South Africa’s inflation rate declined to a two-month low, according to data released by Statistics South Africa.

Consumer prices rose by 5.3% year-on-year, down from 5.6% in February. While this decline may initially suggest a positive trend, analysts caution against premature optimism due to various economic factors at play.

The weakening of the South African rand against the dollar, coupled with drought conditions affecting staple crops like white corn and geopolitical tensions in the Middle East leading to rising oil prices, poses significant challenges.

These factors are expected to keep inflation relatively high and stubborn in the coming months, making policymakers hesitant to adjust borrowing costs.

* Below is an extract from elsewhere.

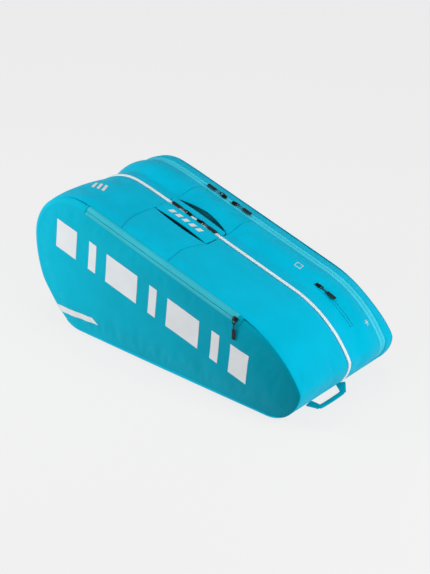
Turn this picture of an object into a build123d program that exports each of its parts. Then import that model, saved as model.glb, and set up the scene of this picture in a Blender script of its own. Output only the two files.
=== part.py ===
from build123d import *
import os
from math import asin, cos, degrees, radians, sin, tan

# A large racket bag, standing on its base. +X runs from the wide head end to the narrow tail
# end, -Y is the front, +Z is up, and the origin is the middle of the base on the ground.
# Millimetres. Two long zips run over the top from base to base and split the bag into a front
# shell, a core and a rear shell. Each shell swings open about its bottom edge.

# Side outline: one closed run of straight stretches and tangent arcs
length = 772.0
height = 339.5
slope_deg = 14.5            # fall of the top towards the tail
head_top_radius = 122.0
head_side_radius = 280.0
head_low_radius = 84.0
tail_top_radius = 260.0
tail_nose_radius = 24.0
tail_nose_turn = 30.5       # degrees

# Places across the width
front_y = -166.0            # seam of the front panel
front_zip_y = 10.0          # centre of the front compartment's zip
rear_zip_y = 135.0          # centre of the rear compartment's zip
rear_y = 169.0              # seam of the rear panel

# Thicknesses and gaps
fabric = 2.4
tape = 0.8
lining = 1.0
ply_gap = 0.2               # between two layers of one body
body_gap = 0.3
front_bulge = 14.0
front_edge_radius = 13.0
rear_bulge = 10.0
rear_edge_radius = 9.2

# Base and handle
base_rise = 40.0            # height of the base's turned-up ends
handle_x = (-143.0, 12.0)   # both ends of the grab handle
front_slit_y = (-45.0, -35.0)
rear_slit_y = (33.0, 56.0)
trough_depth = 38.0

slope = radians(slope_deg)
slope_run_dir = Vector(cos(slope), 0, -sin(slope))
slope_normal = Vector(sin(slope), 0, cos(slope))

# The head side turns far enough for the low corner to meet the ground
head_side_turn = degrees(
    asin((height - head_top_radius - head_low_radius) / (head_side_radius - head_low_radius))
)
head_x = -length / 2
tail_x = length / 2
bottom_start_x = (
    head_x + head_side_radius * (1 - cos(radians(head_side_turn)))
    + head_low_radius * cos(radians(head_side_turn))
)
head_top_x = head_x + head_top_radius
head_top_z = height - head_top_radius
slope_start = Vector(head_top_x, 0, head_top_z) + head_top_radius * slope_normal
nose = radians(tail_nose_turn)
slope_end_x = (
    tail_x - tail_nose_radius * (1 - cos(nose)) - tail_top_radius * (cos(nose) - sin(slope))
)
slope_end_z = slope_start.Z - (slope_end_x - slope_start.X) * tan(slope)
tail_low_radius = (
    slope_end_z - tail_nose_radius * sin(nose) - tail_top_radius * (cos(slope) - sin(nose))
)
slope_length = (slope_end_x - slope_start.X) / cos(slope)
bottom_length = tail_x - tail_low_radius - bottom_start_x
tail_arc_centre = Vector(slope_end_x, 0, slope_end_z) - tail_top_radius * slope_normal


def top_z(x):
    """Height of the straight part of the top at x."""
    return slope_start.Z - (x - slope_start.X) * tan(slope)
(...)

Lesetja Kganyago, Governor of the South African Reserve Bank, reiterated the bank’s cautious stance on inflation pressures.

Despite the recent easing, inflation has consistently remained above the midpoint of the central bank’s target range of 3-6% since May 2021. Consequently, the bank has maintained the benchmark interest rate at 8.25% for nearly a year, aiming to anchor inflation expectations.

While some traders speculate on potential interest rate hikes, forward-rate agreements indicate a low likelihood of such a move at the upcoming monetary policy committee meeting.

The yield on 10-year bonds also saw a marginal decline following the release of the inflation data.

March’s inflation decline was mainly attributed to lower prices in miscellaneous goods and services, education, health, and housing and utilities.

However, core inflation, which excludes volatile food and energy costs, remained relatively steady at 4.9%.

Overall, South Africa’s inflation trajectory underscores the delicate balance between economic recovery and inflation containment amid ongoing global uncertainties.